Sail Maker
Design, cut, and stitch sails and marine canvas products for yachts, tall ships, and working boats — a traditional craft that keeps pace with modern materials and racing technology.
Moderate
Moderate
2–3 years via loft apprenticeship or junior employment with a sail maker
No national qualification specific to sail making. Apprenticeship or junior role at an established sail loft; on-the-job training in materials, machine operation, and hand finishing.
possible
What you do
Sail makers design, cut, and construct sails and related canvas products (covers, bags, spray hoods, biminis) for leisure sailing, racing yachts, traditional craft, and working vessels. Traditional sail making involves drawing or lofting the sail shape on a large floor, cutting panels of sailcloth (woven polyester Dacron, laminate films, or specialist racing fabrics), seaming them together on industrial sewing machines, and adding reinforcements, corner patches, reefing points, hanks, and hardware. Modern racing sail production increasingly uses CAD design software and computerised cutting tables alongside traditional hand-finishing. The choice and handling of materials — each sailcloth has specific weight, stretch, and UV resistance characteristics — is central to the craft.

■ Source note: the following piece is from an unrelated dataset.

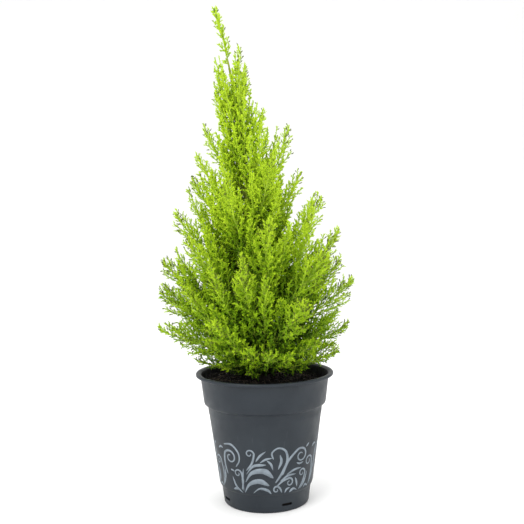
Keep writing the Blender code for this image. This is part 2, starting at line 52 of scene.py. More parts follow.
GAP = 0.3 * MM
WELD = 2e-6
HAIR = 1e-6
TINY = 1e-12
STEEP = 0.9
SOFT_ANGLE = 60.0
UP = np.array([0.0, 0.0, 1.0])
ACROSS = np.array([1.0, 0.0, 0.0])
GOLDEN_ANGLE = math.pi * (3 - math.sqrt(5))
BLACK = (0.0, 0.0, 0.0)
Span = tuple[float, float]
Triple = tuple[float, float, float]
Colour = tuple[float, float, float]
Profile = list[tuple[float, float]]
Table = tuple[tuple[float, float], ...]
Socket = bpy.types.NodeSocket


# Tools for meshes and operators


def deselect_all() -> None:
    """Leaves nothing selected, so that an operator acts on new things alone."""
    if bpy.context.object and bpy.context.object.mode != "OBJECT":
        bpy.ops.object.mode_set(mode="OBJECT")
    bpy.ops.object.select_all(action="DESELECT")


def make_active(piece: bpy.types.Object) -> None:
    """Selects one object alone and makes it active."""
    deselect_all()
    piece.select_set(True)
    bpy.context.view_layer.objects.active = piece


def settle(piece: bpy.types.Object) -> None:
    """Puts the object at the origin, with its place in its mesh."""
    make_active(piece)
    bpy.ops.object.transform_apply(location=True, rotation=True, scale=True)


def apply_modifiers(piece: bpy.types.Object) -> None:
    """Applies every modifier of a piece in order."""
    make_active(piece)
    for modifier in list(piece.modifiers):
        bpy.ops.object.modifier_apply(modifier=modifier.name)


def smooth(piece: bpy.types.Object, degrees: float) -> None:
    """Shades a piece smooth, apart from edges sharper than this."""
    make_active(piece)
    bpy.ops.object.shade_smooth_by_angle(angle=math.radians(degrees))


def close_and_face_out(piece: bpy.types.Object) -> None:
    """Merges doubles in a piece and turns its faces outwards."""
    make_active(piece)
    bpy.ops.object.mode_set(mode="EDIT")
    bpy.ops.mesh.select_all(action="SELECT")
    bpy.ops.mesh.remove_doubles(threshold=WELD)
    bpy.ops.mesh.normals_make_consistent(inside=False)
    bpy.ops.object.mode_set(mode="OBJECT")


def turned(name: str, profile: Profile, steps: int) -> bpy.types.Object:
    """Draws a profile from a single vertex and spins it round the Z axis.

    Args:
        name: the piece's name.
        profile: (radius, height) points, from the axis back to the axis.
        steps: how many steps the full turn has.

    Returns:
        The closed piece, facing out.
    """
    deselect_all()
    bpy.ops.mesh.primitive_plane_add(size=MM)
    piece = bpy.context.object
    piece.name = piece.data.name = name
    bpy.ops.object.mode_set(mode="EDIT")
    bpy.ops.mesh.select_all(action="SELECT")
    bpy.ops.mesh.merge(type="CENTER")
    bpy.ops.transform.translate(value=(profile[0][0], 0.0, profile[0][1]))
    for before, after in zip(profile, profile[1:]):
        step = (after[0] - before[0], 0.0, after[1] - before[1])
        bpy.ops.mesh.extrude_region_move(TRANSFORM_OT_translate={"value": step})
    bpy.ops.mesh.select_all(action="SELECT")
    bpy.ops.mesh.spin(steps=steps, angle=math.tau, center=(0, 0, 0), axis=(0, 0, 1))
    bpy.ops.object.mode_set(mode="OBJECT")
    close_and_face_out(piece)
    return piece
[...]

Sail lofts also carry out repair work: patching tears, replacing slides and hanks, reinforcing worn areas, and re-cutting sails that have stretched out of shape. Riggers in many sail lofts also work on standing and running rigging, fitting and splicing wire and rope. The SMaSH network (UK sail making and sail handling community) connects practitioners and promotes skills in the sector.
There is no national qualification specific to sail making in the UK. The primary entry routes are apprenticeships and junior roles at established sail lofts (North Sails, Quantum Sails, Hyde Sails, Crusader Sails, and independent lofts around the UK coastline), combined with on-the-job training in materials, machine operation, and hand sewing.
Why this career is resilient
The UK has one of the world's largest populations of sailing vessels — an estimated 200,000+ boats requiring sails and canvas products — providing a large, stable base of repair and production demand. Sail making and repair is entirely local and physical: a boat's sails must be measured, made, and fitted on or near the vessel, and repairs require the sail to be physically present in the loft. No aspect of the craft can be automated or offshored at the bespoke and repair level. Specialist knowledge of materials — how different sailcloths behave under load, in UV, and with different furling systems — takes years to acquire.
The growing market for restored and cruising classic boats has expanded demand for traditional canvas work and soft sail repair alongside modern racing production. Sail lofts with a strong repair and service business have a resilient income base that is not purely dependent on new boat sales cycles. Self-employment is realistic once a craftsperson has the skills, equipment, and client contacts.
A typical day
Morning at the loft: set out a new headsail on the loft floor — mark out the panel layout from the CAD plan, cut the sections of laminate cloth using a rotary cutter, and seam them together on the walking-foot industrial sewing machine. Afternoon: work on repairs — patch a large tear on a mainsail using two-part adhesive and stitched Dacron patch, then replace all the slides along the foot of a heavy cruising genoa. End of day: brief a customer who has brought in their spinnaker for assessment, identify the repair priority, and agree a turnaround time.
Routes in
Apprenticeship
Earn while you learn: work with an employer and study part-time, leading to a nationally recognised qualification. Typically funded by the government and your employer.
Employer-funded training
Some employers — particularly the NHS, emergency services, and larger care providers — run their own funded training programmes. You apply for a job and train as you work.
Pay and costs
Earning potential: Junior sail makers earn £20,000–£26,000. Experienced sail makers at established lofts earn £26,000–£38,000. Senior sail designers and loft managers earn £38,000–£55,000. Self-employed sail makers with canvas repair and custom work earn £30,000–£50,000 depending on location and clientele.
Training costs: Entry is via loft employment — paid from day one. Industrial sewing machines for self-employment: £2,000–£6,000 secondhand. Specialist tools and sail hardware stock: £500–£1,500. Access to a large floor space is a significant overhead for an independent loft.